Unit 1 — Definition and Management of the Project Portfolio 

3.

MULTIPLE CHOICE QUESTION

30 sec • 1 pt

Which definition best describes a portfolio?

A group of related projects managed together

A collection of programs, projects, and other work managed to achieve strategic objectives

A large program composed of multiple projects

A list of ongoing initiatives

Answer explanation

A portfolio is defined as: 

A collection of projects, programs, and operational initiatives grouped together to achieve strategic objectives. 

Unlike programs, portfolio components do not need to be interdependent. 

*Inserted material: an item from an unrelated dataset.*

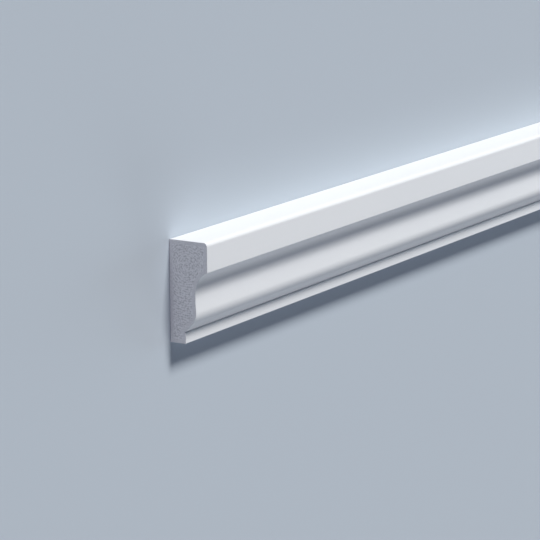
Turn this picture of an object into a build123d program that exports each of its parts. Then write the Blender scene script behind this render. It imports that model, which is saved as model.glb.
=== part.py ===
# Shingle moulding: one straight stick of extruded white cellular PVC, made and kept as one piece.
# It lies on its flat back. X runs along the stick, Y from its bottom edge to its top edge as it is
# nailed up, and Z from the flat back to the front of the nose. The origin is the middle of the back.
from build123d import *
import os

os.makedirs("parts", exist_ok=True)

INCH = 25.4

# The stick as it is sold: 11/16 in by 1-5/8 in, cut 8 ft long
stick_length = 96 * INCH
height = 1.625 * INCH
thickness = 0.6875 * INCH

# Nose: the thick square band along the top, with a 1/16 in round on its upper front edge
nose_height = 11.9
nose_round = INCH / 16

# Cove: it undercuts the nose and runs down, in arcs of growing radius, into the long hollow face
cove_entry_angle = 22.4
throat_radius = 8.8
throat_turn = 55.0
sweep_radius = 17.0
face_radius = 70.0
face_turn = 4.95

# Ogee: a flat crown below the face, the rounder shoulder and a slight hollow that runs on to the quirk
crown_radius = 8.0
crown_turn = 12.0
shoulder_radius = 5.8
shoulder_turn = 44.5
hollow_radius = 6.5
hollow_turn = 10.0

# Fillet: the flat band along the bottom edge. The quirk is the small V groove between it and the
# ogee, square on the ogee's side and sloped on the fillet's side.
fillet_height = 5.0
fillet_depth = 7.1
quirk_depth = 0.55
quirk_width = 0.35

# An edge that comes out of an extrusion die is never knife sharp
arris_round = 0.3

# The section is drawn on the cut end, with its own x up the height and its own y out from the back
cut_end = Plane(origin=(-stick_length / 2, -height / 2, 0), x_dir=(0, 1, 0), z_dir=(1, 0, 0))
inward = Vector(0, -1)
downward = Vector(-1, 0)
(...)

What links them is strategic investment logic, meaning they compete for: 

  • financial resources 

  • organizational capacity 

  • leadership attention 

Portfolio management therefore focuses on investment optimisation across initiatives, ensuring that resources are directed toward initiatives that generate the highest strategic value. 

📚 Reference Unit 

Unit 1 — Definition and Management of the Project Portfolio 

4.

MULTIPLE CHOICE QUESTION

30 sec • 1 pt

What is the primary role of a PMO at enterprise portfolio level?

Execute projects

Manage procurement contracts

Support portfolio governance, coordination and transparency

Replace project managers

Answer explanation

At portfolio level, the PMO acts as a governance enabler rather than an execution body. 

Its core functions typically include: 

• consolidating portfolio information 

• facilitating governance meetings 

• preparing decision-support analysis 

• coordinating cross-initiative dependencies 

• providing portfolio dashboards and reports 

The PMO therefore ensures that executives have reliable and structured information for making portfolio decisions. 

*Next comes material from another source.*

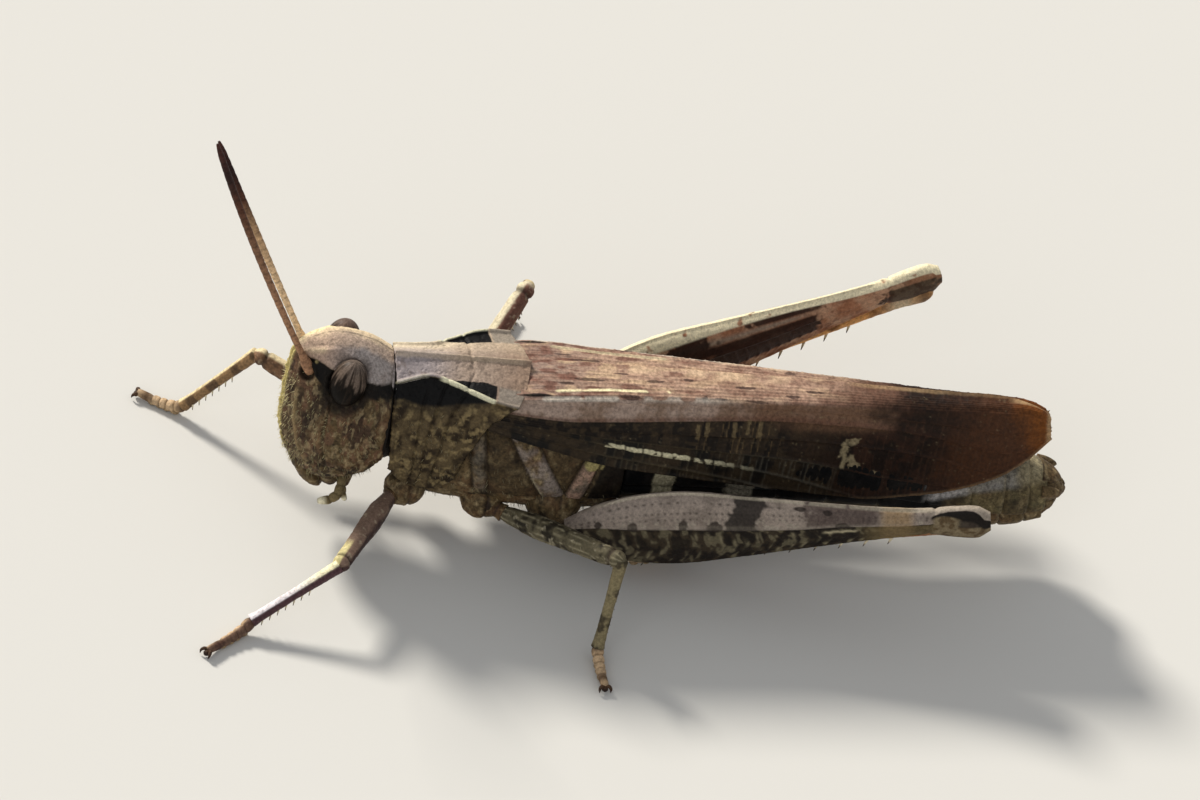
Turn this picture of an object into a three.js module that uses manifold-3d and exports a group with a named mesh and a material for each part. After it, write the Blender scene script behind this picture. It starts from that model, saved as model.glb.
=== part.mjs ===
// A field grasshopper, a female at rest, at life size, as a still museum model.
// Millimetres. X runs from the head (-X) to the tail (+X), Y to the insect's right, Z up.
// While it is built, x = 0 and y = 0 are the rear point of the pronotum; the floor is z = 0.
import * as THREE from 'three';
import { mergeVertices } from 'three/addons/utils/BufferGeometryUtils.js';
import Module from 'manifold-3d';

const wasm = await Module();
wasm.setup();

// ---------------------------------------------------------------- driving dimensions
const GAP = 0.05;                 // air between neighbouring pieces
const FLAT = 0.12;                // how much of a round foot is levelled off on the floor
const PRONOTUM_LENGTH = 3.95;
const BACK_HEIGHT = 6.1;          // the flat of the back above the floor
const BELLY_HEIGHT = 1.5;         // the breast above the floor
const HEAD_FRONT = -6.88;         // the most forward point of the face
const HEAD_REAR = -PRONOTUM_LENGTH - GAP;
const HEAD_ROLL = -8;             // degrees, the crown leans a little to the right
const HEAD_PIVOT_HEIGHT = 4.2;
const EYE_CENTRE = [-5.3, 1.03, 5.45];
const EYE_RADII = [0.54, 0.5, 0.78];
const EYE_TILT = 8;               // degrees, the lower end of the eye lies a little forward
const ANTENNA_THICKNESS = 0.5;
const WING_END = 15.35;
const WING_THICKNESS = 0.5;
const ABDOMEN_END = 15.6;
const TAIL_END = 16.3;
const TAIL_HEIGHT = 2.6;

// Leg joints, from hip to toe, as x, y, z.
const LEGS = {
  front_left: {
    hip: [-3.05, -1.0, 1.85], trochanter: [-3.5, -1.35, 1.75],
    knee: [-5.21, -4.5, 1.85], ankle: [-7.6, -5.5, 0.42], toe: [-9.0, -6.7, 0.25],
  },
  front_right: {
    hip: [-3.05, 1.0, 1.85], trochanter: [-3.6, 1.35, 1.8],
    knee: [-7.25, 2.95, 2.95], ankle: [-8.95, 3.3, 0.42], toe: [-10.3, 4.0, 0.25],
  },
  middle_left: {
    hip: [-0.85, -1.3, 1.85], trochanter: [-0.2, -1.72, 1.75],
    knee: [2.75, -4.75, 3.05], ankle: [2.45, -5.6, 0.42], toe: [2.6, -7.1, 0.25],
  },
  middle_right: {
    hip: [-1.1, 1.3, 1.85], trochanter: [-1.75, 1.85, 2.05],
    knee: [0.68, 5.35, 4.15], ankle: [0.5, 6.8, 0.45], toe: [1.22, 8.4, 0.25],
  },
  hind_left: {
    hip: [1.2, -1.4, 2.1], trochanter: [1.75, -2.3, 1.82],
    knee: [13.3, -3.1, 4.1], ankle: [3.6, -1.65, 0.5], toe: [5.75, -1.15, 0.27],
  },
  hind_right: {
    hip: [1.2, 1.4, 2.1], trochanter: [1.75, 2.3, 2.5],
    knee: [12.4, 5.6, 5.5], ankle: [3.4, 4.25, 0.5], toe: [5.85, 5.2, 0.27],
  },
};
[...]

It does not execute projects nor replace project managers. 

📚 Reference Unit 

Unit 2 — The PMO within the Organisation 

5.

MULTIPLE CHOICE QUESTION

30 sec • 1 pt

Which technique is commonly used to prioritise initiatives in a portfolio?

Risk register

Decision matrix scoring model

Project charter

Stakeholder register

Answer explanation

A decision matrix scoring model allows initiatives to be evaluated using weighted strategic criteria. 

Typical evaluation criteria include: 

• strategic alignment 

• expected financial value 

• risk level 

• regulatory urgency 

• innovation potential 

• operational impact 

Each criterion is assigned a weight reflecting its importance to the organization. 

Projects are scored against these criteria, producing a comparable prioritisation score. 

This approach introduces objectivity and transparency into portfolio decision-making. 

📚 Reference Unit 

Unit 3 — Project Prioritisation and Portfolio Value Optimisation 

6.

MULTIPLE CHOICE QUESTION

30 sec • 1 pt

Which perspective is part of the Balanced Scorecard framework?

Technical perspective

Customer perspective

Legal perspective

Contract perspective

Answer explanation

The Balanced Scorecard framework translates strategy into measurable objectives across four perspectives: 

  1. Financial 

  1. Customer 

  1. Internal Processes 

  1. Learning and Growth 

These perspectives help ensure that organizations do not optimise only financial performance, but also invest in customer value, operational excellence and capability development. 

In portfolio management, Balanced Scorecard perspectives often serve as categories for investment allocation and strategic alignment. 

📚 Reference Unit 

Unit 3 — Project Prioritisation and Portfolio Value Optimisation 

7.

MULTIPLE CHOICE QUESTION

30 sec • 1 pt

What is the purpose of portfolio visual management tools?

Replace governance meetings

Improve transparency and support faster decision-making

Automate project execution

Remove reporting requirements

Answer explanation

Visual management tools enable leaders to understand complex portfolio information quickly. 

Examples include: 

• portfolio dashboards 

• Obeya rooms 

• strategic roadmaps 

• portfolio Kanban boards 

Their purpose is to: 

• reduce cognitive complexity 

• improve transparency 

• highlight strategic risks 

• support executive decision-making 

However, visualisation alone does not create governance — it must lead to actual decision-making.